"TQS BOYCOTTE WILFRED – LES ENFANTS PRIVÉS DE LUI AU TÉLÉTHON."
– Page couverture du Journal de Montréal, 5 décembre 2003
C’est avec stupéfaction que le monde des médias a appris la mort soudaine du Journal de Montréal, vendredi dernier, à 6 h 05. Créé par Pierre Péladeau en 1964, Le Journal de Montréal a cessé d’être un tabloïd aimé et respecté du public pour devenir un catalogue des différents produits de l’Empire Quebecor.
Le coroner pratiquera une autopsie sur la dépouille au cours des prochains jours, mais on soupçonne le SPA d’être la cause de ce décès soudain.
Le SPA, ou Syndrome de la Plogue Aiguë, comme l’appellent les spécialistes, est un virus particulièrement insidieux qui a frappé plusieurs médias au cours des deux dernières années. L’horaire télé Voilà! du journal La Presse, par exemple, est porteur du virus du SPA. Toutes les publicités publiées dans le guide ne vantent qu’un seul et unique réseau: Radio-Canada.
Le modus operandi du SPA est toujours le même: il s’infiltre dans un média (généralement par l’entremise d’une ouverture pratiquée dans le département des ventes) et tue toute trace de diversité et d’objectivité, jusqu’à ce que le média en question ne soit plus que l’ombre de lui-même. Ensuite, lorsque le journal ou le réseau de télé n’a plus aucune crédibilité, l’horrible virus délaisse sa victime agonisante pour en choisir une autre.
Malgré la vigilance de la Fédération professionnelle des journalistes du Québec, qui a mis ses membres en garde contre les dangers du SPA, le virus a fait d’énormes ravages dans le monde du journalisme. Il frappe tout ce qui bouge, et ne fait aucune distinction entre les "grands" et les "petits" médias. Personne n’est à l’abri.

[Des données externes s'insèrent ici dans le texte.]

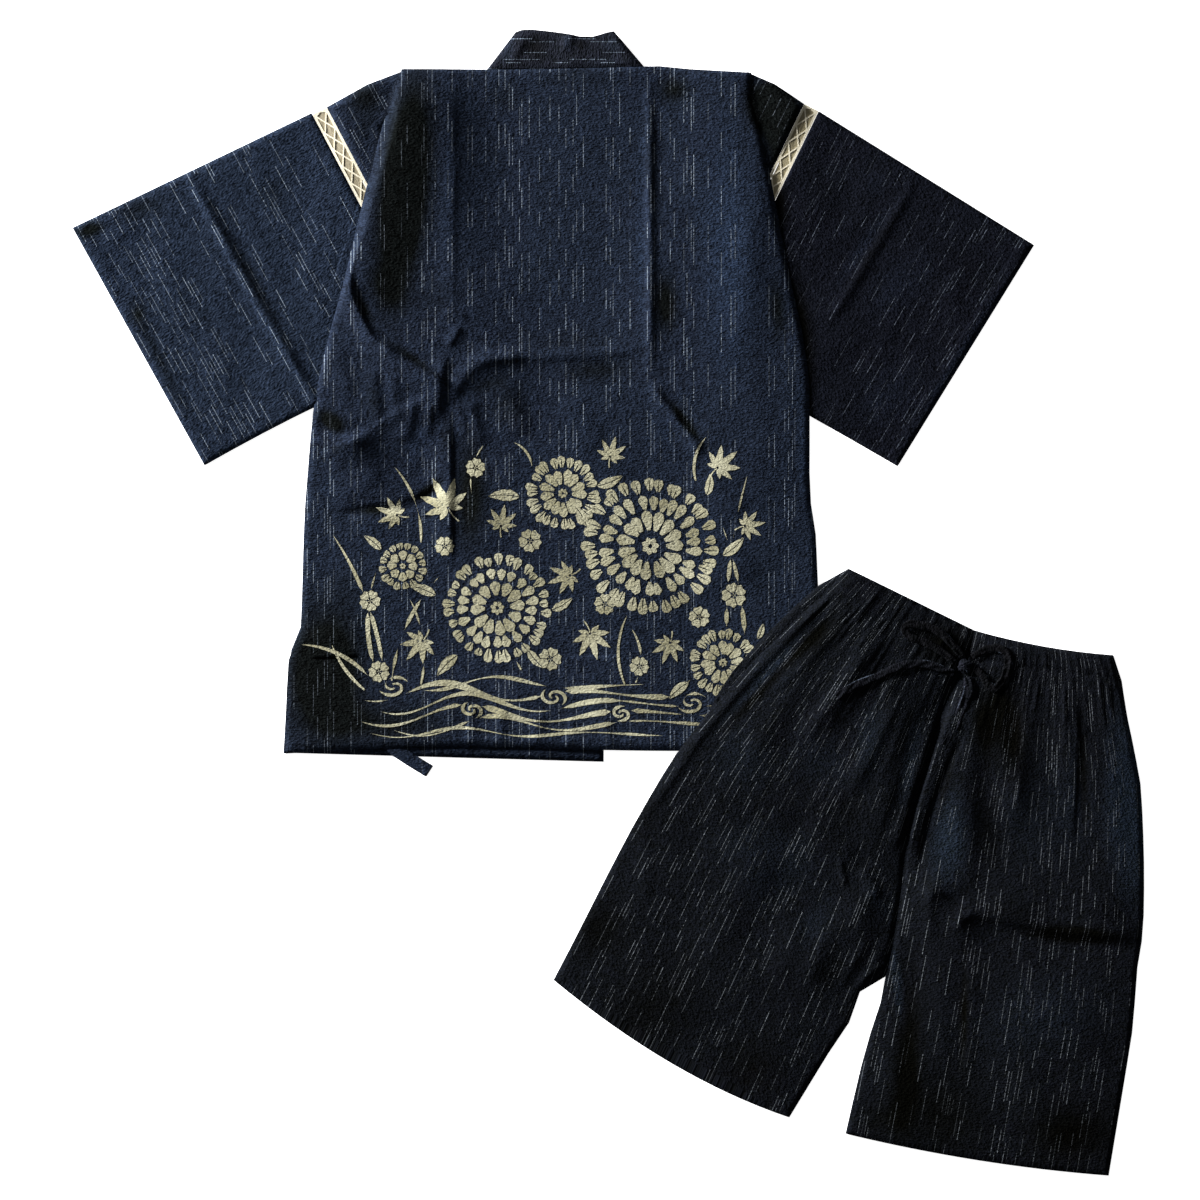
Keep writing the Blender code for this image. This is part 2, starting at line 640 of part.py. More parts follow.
def makeLace(side, lift, name, material):
    """A straight strip of lattice tape: two woven bands and crossing threads between them."""
    (sx, sy), (ex, ey) = PLEAT[side]["seam"]
    length = math.dist((sx, sy), (ex, ey))
    ax, ay = (ex - sx) / length, (ey - sy) / length
    outward = 1 if side == "left" else -1
    nx, ny = outward * ay, -outward * ax
    repeats = int(length / LACE_REPEAT)
    step = length / repeats
    wall = Wall()
    inner, outer = GAP + LACE_BAND, LACE_WIDTH - GAP - LACE_BAND
    middle = LACE_WIDTH / 2
    slant = math.atan2(outer - inner, step)
    foot = LACE_THREAD / 2 / math.sin(slant)
    tip = LACE_THREAD / 2 / math.cos(slant)

    def put(s, t):
        point = (sx + ax * s + nx * t, sy + ay * s + ny * t)
        return wall.level(point, sleeveLow(*point, side) + lift)

    def node(s):
        """The points where two threads meet both bands."""
        return {
            "rim": (put(s, GAP), put(s, LACE_WIDTH - GAP)),
            "before": (put(s - foot, inner), put(s - foot, outer)),
            "after": (put(s + foot, inner), put(s + foot, outer)),
            "tip": (put(s, inner + tip), put(s, outer - tip)),
        }

    margin = LACE_THREAD + foot + LACE_THREAD / 2
    places = [margin + (length - 2 * margin) * i / repeats for i in range(repeats + 1)]
    nodes = [node(s) for s in places]
    for b in (0, 1):
        for n in nodes:
            wall.cells.append((n["rim"][b], n["before"][b], n["after"][b]))
            wall.cells.append((n["before"][b], n["tip"][b], n["after"][b]))
        for n, m in zip(nodes, nodes[1:]):
            wall.cells.append((n["rim"][b], n["after"][b], m["before"][b], m["rim"][b]))
    for rimAt, barAt, key, n in (
        (0.0, LACE_THREAD, "before", nodes[0]),
        (length, length - LACE_THREAD, "after", nodes[-1]),
    ):
        rim = [put(rimAt, t) for t in (GAP, inner, middle, outer, LACE_WIDTH - GAP)]
        bar = [put(barAt, t) for t in (GAP, inner, middle, outer, LACE_WIDTH - GAP)]
        wall.join(rim, bar)
        for edge, corner, b in ((bar[0], bar[1], 0), (bar[4], bar[3], 1)):
            wall.cells.append((edge, corner, n[key][b], n["rim"][b]))
            wall.cells.append((corner, bar[2], n["tip"][b], n[key][b]))
    for n, m, before, after in zip(nodes, nodes[1:], places, places[1:]):
        s = (before + after) / 2
        start, end = put(s - foot, middle), put(s + foot, middle)
        low, high = put(s, middle - tip), put(s, middle + tip)
        wall.cells.append((start, low, end, high))
        wall.cells.append((n["tip"][0], n["after"][0], low, start))
        wall.cells.append((n["tip"][1], start, high, n["after"][1]))
        wall.cells.append((m["tip"][0], end, low, m["before"][0]))
        wall.cells.append((m["tip"][1], m["before"][1], high, end))
    return wall.build(name, material)


def makeCollar(material):
    """One long band: up the outer front, folded at the neck, across it, and down the inner front."""
    wall = Wall()
    topEdge = through(COLLAR_TOP)
    leftTop, rightTop = COLLAR_TOP[0], COLLAR_TOP[-1]

    def lappet(neck, top, kind, side, share):
        end = (FRONT_EDGE_X[kind], bodyEdge(side, NECK_SEAM_END)[1])
        edgeEnd = (FRONT_EDGE_X[kind], COLLAR_END_Y[kind])
        seam, edge = mix(neck, end, share), mix(top, edgeEnd, share)
        points = [mix(seam, edge, w) for w in COLLAR_WIDTHS]
        return [wall.turned(p, frontLow(p[0], side)) for p in points]

    def standing(share):
        x = NECK_LEFT[0] + (NECK_RIGHT[0] - NECK_LEFT[0]) * share
        seam = (x, backTopY(x) + GAP)
        tx = leftTop[0] + (rightTop[0] - leftTop[0]) * share
        edge = (tx, topEdge(tx))
        ids = []
        for w in COLLAR_WIDTHS:
            px, py = mix(seam, edge, w)
            off = (px - COLLAR_RIDGE["x"]) / COLLAR_RIDGE["width"]
            ridge = COLLAR_RIDGE["height"] * math.exp(-off * off) * w
            ids.append(wall.level((px, py), backBase(px, SHOULDER_Y) + ridge))
        return ids

    def foldRow(neck, top, side, inwardPoint):
        ids = []
        for w in COLLAR_WIDTHS:
            edge = mix(neck, top, w)
            upper, lower = backBase(edge[0], SHOULDER_Y), frontLow(edge[0], side)
            ids.append(wall.fold(edge, (edge[0] + inwardPoint, edge[1]), upper, lower))
        return ids

    neckLeft = (NECK_LEFT[0], NECK_LEFT[1] + GAP)
    neckRight = (NECK_RIGHT[0], NECK_RIGHT[1] + GAP)
    down = shares(0.0, 1.0, COLLAR_ROWS["lappet"])[1:]
    start = FOLD_ROUND / (NECK_RIGHT[0] - NECK_LEFT[0])
    rows = [lappet(neckLeft, leftTop, "outer", "left", s) for s in [*down[::-1], LAPPET_START]]
    rows.append(foldRow(neckLeft, leftTop, "left", 1.0))
    middle = shares(0.0, 1.0, COLLAR_ROWS["standing"])[1:-1]
    rows += [standing(s) for s in [start, *middle, 1 - start]]
    rows.append(foldRow(neckRight, rightTop, "right", -1.0))
    rows += [lappet(neckRight, rightTop, "inner", "right", s) for s in [LAPPET_START, *down]]
    for above, below in zip(rows, rows[1:]):
        wall.join(above, below)
    return wall.build("jacket_collar", material)


# ---- straps ----

def strapStations(route, length, step):
    """Points and directions about every step along a route, cut off at a length if one is given."""
    look = 0.002  # share of the route between a point and where its direction is taken
    path = along(route)
    full = sum(math.dist(a, b) for a, b in zip(route, route[1:]))
    share = min(1.0, length / full) if length else 1.0
    count = max(2, round(full * share / step))
    stations = []
    for s in shares(0.0, share, count):
        ahead, behind = path(min(1.0, s + look)), path(max(0.0, s - look))
        run = math.dist(ahead, behind)
        stations.append((path(s), ((ahead[0] - behind[0]) / run, (ahead[1] - behind[1]) / run)))
    return stations


def makeTie(name, material):
    wall = Wall()
    previous = None
    for (x, y), (dx, dy) in strapStations(TIE_ROUTE[name], TIE_LENGTH, TIE_STEP):
        row = []
        for across in (-TIE_WIDTH / 2, TIE_WIDTH / 2):
            px, py = x - dy * across, y + dx * across
            row.append(wall.level((px, py), TIE_LAYER[name] * PITCH))
        if previous:
            wall.join(previous, row)
        previous = row
    return wall.build(name, material)


class Ground:
    """What a strap of the bow lies on: the height of the pieces placed so far."""

    def __init__(self):
        self.trees = []

    def add(self, item):
        mesh = item.data
        points = [v.co / MM for v in mesh.vertices]
        self.trees.append(BVHTree.FromPolygons(points, [tuple(p.vertices) for p in mesh.polygons]))

    def height(self, x, y):
        cx, cy = SHEET_CENTRE
        best = 0.0
        for tree in self.trees:
            hit = tree.ray_cast(Vector((x - cx, y - cy, ABOVE_ALL)), Vector((0, 0, -1)))
            if hit[0] is not None:
                best = max(best, hit[0].z)
        return best


def makeStrand(name, ground, material):
    """A flat strand of the drawstring, lying on what is under it."""
    wall = Wall()
    half = CORD_WIDTH / 2
    stations = strapStations(CORD_ROUTE[name], None, CORD_STEP)
    probes = []
    for (x, y), (dx, dy) in stations:
        probes.append(max(
            ground.height(x - dy * half * a + dx * b, y + dx * half * a + dy * b)
            for a in PROBES_ACROSS for b in PROBES_ALONG
        ))
    previous = None
    for i, ((x, y), (dx, dy)) in enumerate(stations):
        low = max(probes[max(0, i - 1):i + 2]) + STRAND_GAP
        row = [wall.level((x - dy * a, y + dx * a), low, CORD_THICK) for a in (-half, half)]
        if previous:
            wall.join(previous, row)
        previous = row
    return wall.build(name, material)


def makeKnot(ground, material):
    """A squashed ball just above the cloth."""
    shape = bmesh.new()
    bmesh.ops.create_icosphere(shape, subdivisions=2, radius=0.5)
    x, y = KNOT_AT
    halfX, halfY, halfZ = (size / 2 for size in KNOT_SIZE)
    middle = 0.0
    for ring in (0.0, 0.25, 0.5, 0.75, 0.9, 1.0, 1.1):
        for turn in shares(0.0, 2 * math.pi, 24):
            ax, ay = ring * math.cos(turn), ring * math.sin(turn)
            cloth = ground.height(x + halfX * ax, y + halfY * ay)
            belly = halfZ * math.sqrt(max(0.0, 1 - ring * ring))
            middle = max(middle, cloth + GAP + belly)
    cx, cy = SHEET_CENTRE
    centre = Vector((x - cx, y - cy, middle))
    points = [(Vector([c * s for c, s in zip(v.co, KNOT_SIZE)]) + centre) * MM for v in shape.verts]
    faces = [tuple(v.index for v in f.verts) for f in shape.faces]
    shape.free()
    return solid("drawstring_knot", points, faces, material)


# ---- shorts ----

def shortsBase(x, y):
    """Underside of the shorts' backs: over the jacket's corner, then down to the floor."""
    cornerX, cornerY = JACKET_CORNER
    overX = falloff(x - cornerX, LIFT_MARGIN, LIFT_RAMP)
    overY = falloff(cornerY - y, LIFT_MARGIN, LIFT_RAMP)
    return LIFT * overX * overY


def legPoint(side, u, v, back):
    """A point of a leg panel: u from the side seam to the middle, v from the waist to the hem."""
    leg = LEG[side]
    outer = legCurves[side]["side"](v)
    if v <= CROTCH:
        inner = centreCurve(v / CROTCH)
    else:
        inner = legCurves[side]["inseam"]((v - CROTCH) / (1 - CROTCH))
    apart = -GAP / 2 if side == "left" else GAP / 2
    inner = (inner[0] + apart, inner[1])
    if back and side == "left":
        full, last, fade = PEEK_ROWS
        show = ease(v / full) * falloff(v, last, fade)
        outer = (outer[0] + show * BACK_PEEK[0], outer[1] + show * BACK_PEEK[1])
    x, y = mix(outer, inner, u)
    bow = leg["waist_bow"] * clamp(1 - v / WAIST_BOW_ROWS)
    bow += leg["hem_bow"] * ease((v - WAIST_BOW_ROWS) / (1 - WAIST_BOW_ROWS))
    return (x, y + 4 * bow * u * (1 - u))


def gatherHeight(u, amplitude):
    """Ripples of the elastic; their height is uneven along the waist."""
    uneven = 0.8 + 0.2 * math.cos(7.3 * u + 1.1)
    return amplitude * uneven * (0.5 + 0.5 * math.sin(2 * math.pi * GATHERS * u))


def makeLegFront(side, material):
    wall = Wall()
    rows = GATHER_ROWS + tuple((v, LEG_COLUMNS, 0.0) for v in LEG_ROWS)
    previous = None
    for v, count, amplitude in rows:
        row = []
        for u in shares(0.0, 1.0, count - 1):
            x, y = legPoint(side, u, v, False)
            free = inside(u, 1 / 6) * ease(9 * (1 - v)) * ease(6 * v)  # 0 at the seams and hems
            relief = max(0.0, (PUFF + foldHeight(x, y, SHORTS_FOLDS)) * free)
            relief += gatherHeight(u, amplitude) * inside(u, 1 / 12)
            thick = WALL * (2 if v <= CASING else 1)
            row.append(wall.level((x, y), shortsBase(x, y) + PITCH + relief, thick))
        if previous:
            wall.join(previous, row)
        previous = row
    return wall.build(f"shorts_front_{side}", material)


def makeLegBack(side, material):
    wall = Wall()
    previous = None
    for v in LEG_BACK_ROWS:
        points = [legPoint(side, u, v, True) for u in shares(0.0, 1.0, LEG_BACK_COLUMNS - 1)]
        row = [wall.level(p, shortsBase(*p)) for p in points]
        if previous:
            wall.join(previous, row)
        previous = row
    return wall.build(f"shorts_back_{side}", material)


centreCurve = along(CENTRE_SEAM)
legCurves = {side: {k: along(LEG[side][k]) for k in ("side", "inseam")} for side in LEG}


def main():
    clearScene()
    navy = cloth("navy_cotton", NAVY)
    deepNavy = cloth("deep_navy_cotton", DEEP_NAVY)
    cream = cloth("cream_lace", CREAM)
    makeFront("outer", "left", OUTER_HEM, navy)
    makeFront("inner", "right", INNER_HEM, navy)
    makeBack(navy)
    makeCollar(navy)
    for side in SLEEVE:
        makeSleeve(side, navy)
        makeLace(side, PITCH, f"lace_back_{side}", cream)
        makeLace(side, 0.0, f"lace_front_{side}", cream)
    for name in TIE_ROUTE:
        makeTie(name, navy)
    ground = Ground()
    for side in LEG:
        makeLegBack(side, deepNavy)
        ground.add(makeLegFront(side, deepNavy))
    for name in CORD_ROUTE:
        ground.add(makeStrand(name, ground, deepNavy))
    makeKnot(ground, deepNavy)


main()
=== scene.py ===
# A jinbei set laid out flat: a wrap jacket seen from the back and drawstring shorts over its corner.
# Lengths are in millimetres on the sheet, x to the right and y towards the collar, unless named metres.
import math
import random

import bmesh
import bpy
import numpy as np
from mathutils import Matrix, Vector
from mathutils.bvhtree import BVHTree
from mathutils.kdtree import KDTree


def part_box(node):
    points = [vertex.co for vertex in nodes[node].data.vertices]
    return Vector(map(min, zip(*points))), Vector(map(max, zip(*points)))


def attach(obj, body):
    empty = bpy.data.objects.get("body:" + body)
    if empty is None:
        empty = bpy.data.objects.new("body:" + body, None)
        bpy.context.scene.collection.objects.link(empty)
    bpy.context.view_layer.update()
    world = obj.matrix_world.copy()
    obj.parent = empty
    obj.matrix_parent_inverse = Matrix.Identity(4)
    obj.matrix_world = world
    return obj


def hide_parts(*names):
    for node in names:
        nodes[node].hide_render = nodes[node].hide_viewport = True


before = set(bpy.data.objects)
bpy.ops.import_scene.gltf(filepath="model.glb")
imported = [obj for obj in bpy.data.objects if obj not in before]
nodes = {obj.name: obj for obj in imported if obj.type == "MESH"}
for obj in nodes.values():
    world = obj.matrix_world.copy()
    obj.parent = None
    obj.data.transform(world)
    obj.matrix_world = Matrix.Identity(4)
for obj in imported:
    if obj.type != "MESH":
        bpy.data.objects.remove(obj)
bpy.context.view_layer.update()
mm = 0.001
up = Vector((0, 0, 1))
print("frame loaded:", len(nodes), "nodes")


# camera, floor and lights

view = {
    "width": 1320.0,  # of sheet that the picture spans
    "centre": (-9.15, 2.75),
    "height": 6.0,  # metres, a long lens so that edges stay upright
    "sensor": 36.0,
    "farthest": 40.0,
}


def addItem(name, data):
    item = bpy.data.objects.new(name, data)
    bpy.context.scene.collection.objects.link(item)
    return item


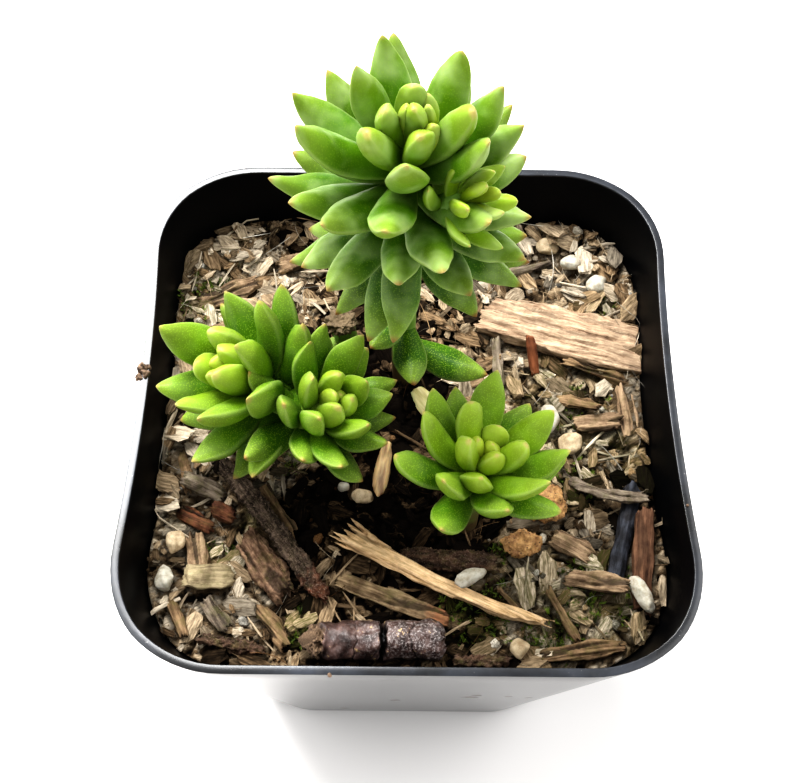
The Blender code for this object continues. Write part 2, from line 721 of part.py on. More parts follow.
def lay_wood(entry, number, pile):
    name, start, end, width, thickness, stuff = entry
    start = Vector(start) * MM
    end = Vector(end) * MM
    along = end - start
    roundness = 1 if stuff in ROUND_WOOD else SPLIT_SQUARENESS
    shape = wood_shape(along.length, width * MM, thickness * MM, number, BENDS.get(name, 0) * MM, roundness)
    item = make_object(name, shape, stuff)
    middle = (start + end) / 2
    heading = math.atan2(along.y, along.x)
    lay(item, (middle.x, middle.y), heading, along.length, width * MM, pile)
    smooth(item, 50)
    return item


def lay_stone(entry, number, pile):
    name, place, length, width, height, turn, stuff = entry
    shape = stone_shape(length * MM, width * MM, height * MM, number)
    item = make_object(name, shape, stuff)
    middle = (place[0] * MM, place[1] * MM)
    lay(item, middle, math.radians(turn), length * MM, width * MM, pile, level=True)
    smooth(item, 60)
    return item


def lay_old_leaf(entry, pile):
    name, root, tip, width, stuff = entry
    root = Vector(root) * MM
    along = Vector(tip) * MM - root
    start = Vector((-along.length / 2, 0, 0))
    item = leaf(name, start, Vector((1, 0, 0)), Vector((0, 0, 1)), along.length, width * MM, stuff)
    middle = root + along / 2
    lay(item, (middle.x, middle.y), math.atan2(along.y, along.x), along.length, width * MM, pile)
    smooth(item)
    return item


def lay_pieces():
    """Lays the wood, the grit and the old leaves on the soil and on each other."""
    pile = Pile()
    for number, entry in enumerate(WOOD):
        lay_wood(entry, number, pile)
    for number, entry in enumerate(STONES):
        lay_stone(entry, number, pile)
    for entry in OLD_LEAVES:
        lay_old_leaf(entry, pile)
    return pile


def make_stem_holes(soil):
    places = [Vector(stem[0]).xy * MM for stem in (TALL_STEM, CUT_STEM, SMALL_STEM)]
    low = SOIL_TOP - STEM_DEPTH - PILE_GAP
    cut(soil, rods("stem_cutter", places, STEM_RADIUS + PILE_GAP, low, POT_HEIGHT))


def main():
    clear_scene()
    make_pot()
    make_shoot("tall_shoot", ((TALL_STEM, TALL_HEAD), (BUD_STEM, TALL_BUD)), LOW_LEAVES)
    make_shoot("forked_shoot", ((CUT_STEM, None), (LEFT_STEM, LEFT_HEAD), (INNER_STEM, INNER_HEAD)))
    make_shoot("small_shoot", ((SMALL_STEM, SMALL_HEAD),))
    pile = lay_pieces()
    soil = make_soil(pile)
    make_stem_holes(soil)


main()
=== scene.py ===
import json
import math
import random

import bmesh
import bpy
import numpy as np
from mathutils import Matrix, Vector, noise
from mathutils.bvhtree import BVHTree


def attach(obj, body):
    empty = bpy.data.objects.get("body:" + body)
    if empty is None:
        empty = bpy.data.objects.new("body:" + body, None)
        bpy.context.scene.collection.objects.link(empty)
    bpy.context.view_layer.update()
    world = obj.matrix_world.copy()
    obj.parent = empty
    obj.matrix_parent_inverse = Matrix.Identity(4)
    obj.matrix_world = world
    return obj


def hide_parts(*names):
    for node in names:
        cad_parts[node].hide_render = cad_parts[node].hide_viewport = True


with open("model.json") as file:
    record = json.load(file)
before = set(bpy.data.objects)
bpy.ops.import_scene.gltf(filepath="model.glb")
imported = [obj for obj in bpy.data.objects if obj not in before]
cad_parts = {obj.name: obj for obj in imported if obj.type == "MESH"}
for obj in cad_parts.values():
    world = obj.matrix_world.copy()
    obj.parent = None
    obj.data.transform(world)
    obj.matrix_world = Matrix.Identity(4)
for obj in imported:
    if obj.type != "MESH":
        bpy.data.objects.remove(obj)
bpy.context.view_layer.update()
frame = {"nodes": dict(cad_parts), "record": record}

solids = frame["nodes"]
slots = {part["node"]: part["material_slot"] for part in frame["record"]["subparts"]}
MM = 0.001


# The view. A phone held above the front of the pot and turned steeply down.
# Its place, slope and lens are those that put the pot's rim and base where the picture has them.
down = math.radians(62.84)
yaw = math.radians(0.06)
roll = math.radians(0.6)
ahead = Vector((math.sin(yaw) * math.cos(down), math.cos(yaw) * math.cos(down), -math.sin(down)))
level = Vector((math.cos(yaw), -math.sin(yaw), 0))
above = level.cross(ahead)
phone = bpy.data.objects.new("phone", bpy.data.cameras.new("phone"))
phone.matrix_world = Matrix((
    level * math.cos(roll) + above * math.sin(roll),
    above * math.cos(roll) - level * math.sin(roll),
    -ahead,
)).transposed().to_4x4()
phone.matrix_world.translation = (-1.42 * MM, -61.73 * MM, 190.44 * MM)
phone.data.sensor_fit = "HORIZONTAL"
phone.data.sensor_width = 36
phone.data.lens = 49.35
phone.data.clip_start = 0.01
bpy.context.collection.objects.link(phone)
bpy.context.scene.camera = phone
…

Selon des sources proches du défunt, l’agonie du Journal de Montréal fut particulièrement éprouvante. "Le Journal tentait désespérément de s’accrocher à la vie, mais il avait énormément de difficulté à respirer, de dire un témoin qui tient à garder l’anonymat. Les paramètres commerciaux qu’on lui a imposés l’étouffaient littéralement. On a voulu l’aider, mais il n’y avait rien à faire. Plus le temps avançait, plus notre quotidien bien-aimé ressemblait à un catalogue. C’était effrayant."
Outre les nombreux reporters de faits divers qui ont fait sa réputation aux quatre coins du Québec, Le Journal de Montréal laisse dans le deuil plusieurs chroniqueurs, critiques et journalistes aguerris qui, pendant des années, ont travaillé d’arrache-pied pour transformer ce tabloïd populaire en quotidien respectable et respecté. Hier, dans la salle de rédaction, leur douleur était vive.
"Ça fait longtemps qu’on savait notre journal malade, de confier l’un des chroniqueurs. Wilfred et sa bande prenaient de plus en plus de place, et il y a quelques semaines, on nous a même forcés à publier un dossier spécial de deux pages sur les nouvelles coiffures des participants d’Occupation double. Mais on ne croyait jamais que son état de santé allait décliner si rapidement. Lorsqu’on a vu la couverture du numéro du 5 décembre, on a eu un coup au coeur et on s’est tout de suite rendu compte de la gravité de la situation. Ce virus est vraiment une calamité."
Joint dans son bureau de l’Université Laval, à Québec, l’analyste des médias Florent Simoneau affirme que le virus du SPA responsable du décès du Journal de Montréal est l’un des plus virulents à avoir frappé le monde des médias depuis le célèbre bacille de la poupoune de la page 7, qui a fait de nombreuses victimes dans les années 70. "Visiblement, nous avons affaire à une nouvelle génération de virus, croit monsieur Simoneau. Il ne s’agit pas du SPA traditionnel, mais du SPA à concentration transversale, un virus particulièrement dangereux qui crée des liens entre différents médias afin de mieux les contaminer. La présence de ce virus est d’autant plus difficile à remarquer qu’au tout début de la contamination, les médias infectés paraissent plus forts."
La dépouille du Journal de Montréal sera exposée dans l’ancienne maison de Pierre Péladeau, maintenant baptisée Studio Star Académie, et les obsèques seront diffusées en direct sur les ondes de TVA. Notons qu’à la demande du défunt, on suggère aux gens de ne pas envoyer de fleurs. Faites plutôt des dons à la FPJQ et au Conseil de presse.